→ TASK TO COMPLETE
Copy whichever lines contain the string "Blender".

(Entries with model source code)
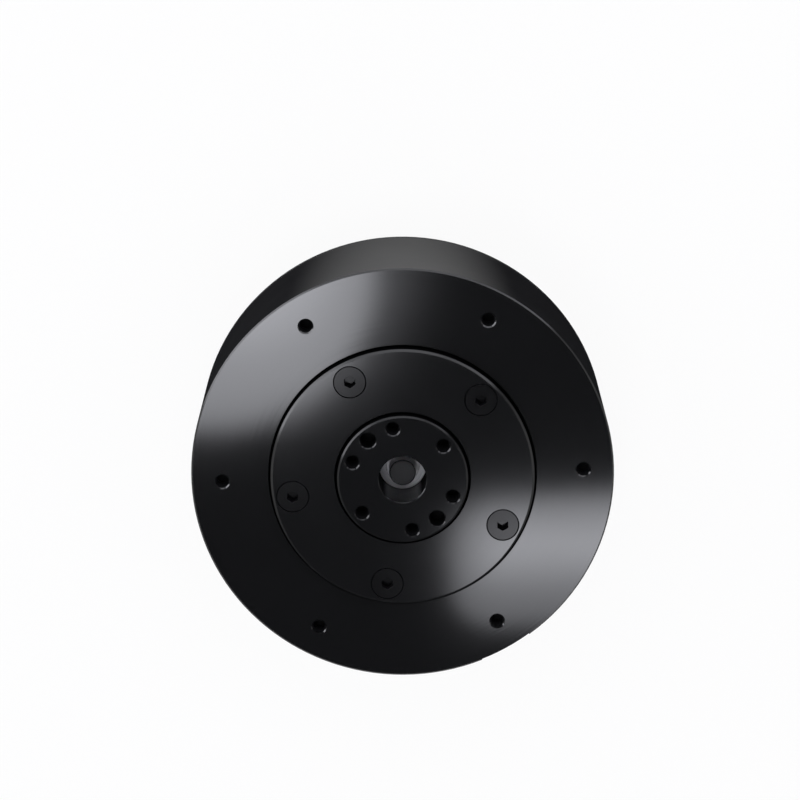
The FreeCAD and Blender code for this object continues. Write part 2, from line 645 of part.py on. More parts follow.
def bearing(label, bore, outside, low, width, wall, ball, balls):
    """A ball bearing: two grooved rings and the balls between them."""
    middle = "((%s + %s)/2)" % (bore, outside)
    height = "(%s + %s/2)" % (low, width)
    top = "%s + %s" % (low, width)
    edge = "%s*race_chamfer" % wall
    inside = (bore, "%s + %s" % (bore, wall))
    outer = ("%s - %s" % (outside, wall), outside)
    for part, (near, far), chamfered in (("inner", inside, (0, 3)), ("outer", outer, (1, 2))):
        body = new_body("%s_bearing_%s" % (label, part))
        rim = [(near, low), (far, low), (far, top), (near, top)]
        turn(body, "race", [corner + (edge,) if index in chamfered else corner
                            for index, corner in enumerate(rim)])
        turn(body, "track", circles=[(middle, height, "%s + ball_play" % ball)], cut=True)
        finish(body)
    body = new_body("%s_bearing_balls" % label)
    sphere = body.newObject("PartDesign::AdditiveSphere", "ball")
    bind(sphere, "Radius", ball)
    bind(sphere, "Placement.Base.x", middle)
    bind(sphere, "Placement.Base.z", height)
    around(body, sphere, balls)
    finish(body)


def nose_shield():
    """The thin ring that closes the nose bearing, at the bottom of the pilot bore."""
    body = new_body("nose_bearing_shield")
    turn(body, "shield",
         ring("shaft_radius + nose_wall + shield_gap", "pilot_radius - nose_wall - seat_play",
              "shield_top - shield_thickness", "shield_top"))
    finish(body)


# ---- output carrier -------------------------------------------------------------------------

def output_flange():
    """Output face, bearing journal, front carrier plate and the three posts, in one piece."""
    body = new_body("output_flange")
    shoulder = "bearing_bore + race_wall - race_step"
    turn(body, "flange", [
        ("nose_relief", "plate_under"), ("plate_radius", "plate_under"), ("plate_radius", "plate_top"),
        (shoulder, "plate_top"), (shoulder, "bearing_floor"),
        ("bearing_bore - fit", "bearing_floor"), ("bearing_bore - fit", "bearing_top"),
        ("flange_radius", "bearing_top"), ("flange_radius", "flange_face", "flange_chamfer"),
        ("pilot_radius", "flange_face", "pilot_chamfer"), ("pilot_radius", "nose_floor"),
        ("nose_relief", "nose_floor")])
    turn(body, "output_thread",
         straight_hole("tap_radius", "flange_face", "flange_face - output_depth", "tap_chamfer"),
         circle="output_circle", angle="output_angle", count="output_holes", cut=True)
    turn(body, "dowel_hole",
         straight_hole("dowel_radius", "flange_face", "flange_face - dowel_depth", "dowel_chamfer"),
         circle="output_circle", angle="dowel_angle", count="dowel_holes", cut=True)
    extrude(body, "post", "carrier_top", "plate_under",
            circles=[(*point_on("post_circle", "180/planets"), "post_radius")], count="planets")
    turn(body, "post_thread",
         straight_hole("m2_radius + fit", "carrier_top",
                       "carrier_under + carrier_screw_length + thread_end"),
         circle="post_circle", angle="(180/planets)", count="planets", cut=True)
    turn(body, "pin_hole", straight_hole("pin_radius + fit", "plate_under", "pin_end"),
         circle="orbit", count="planets", cut=True)
    finish(body)


def carrier_rear_plate():
    body = new_body("carrier_rear_plate")
    turn(body, "plate", [
        ("carrier_hole", "carrier_under"), ("carrier_journal - fit", "carrier_under", "fine_chamfer"),
        ("carrier_journal - fit", "carrier_top", "fine_chamfer"), ("carrier_hole", "carrier_top")])
    turn(body, "pin_hole", straight_hole("pin_radius + fit", "carrier_top", "carrier_top - pin_seat"),
         circle="orbit", count="planets", cut=True)
    turn(body, "screw_seat", m2_seat("carrier_under", "carrier_top + over"),
         circle="post_circle", angle="(180/planets)", count="planets", cut=True)
    finish(body)


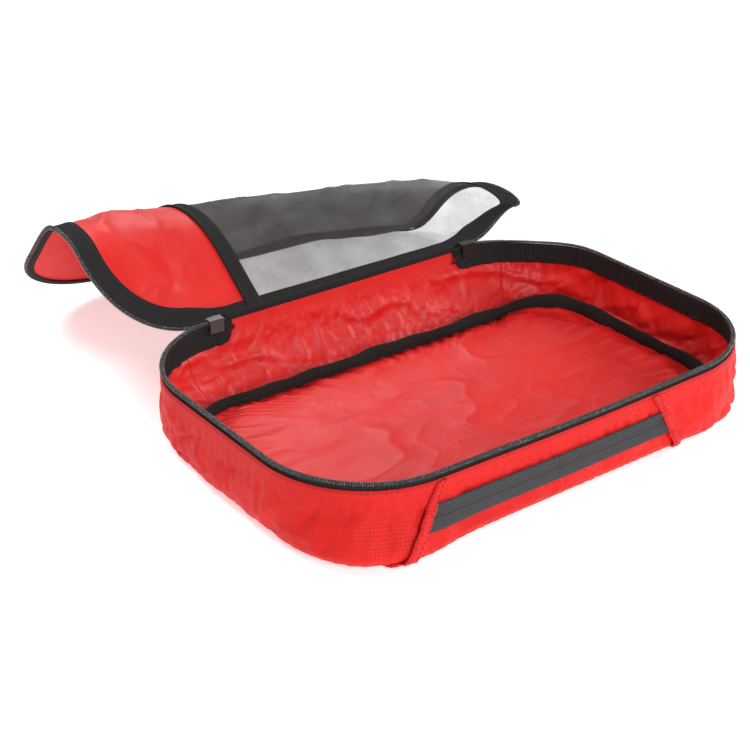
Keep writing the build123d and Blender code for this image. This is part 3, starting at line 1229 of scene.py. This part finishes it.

→ WRITTEN RESPONSE
The FreeCAD and Blender code for this object continues. Write part 2, from line 645 of part.py on. More parts follow.
Keep writing the build123d and Blender code for this image. This is part 3, starting at line 1229 of scene.py. This part finishes it.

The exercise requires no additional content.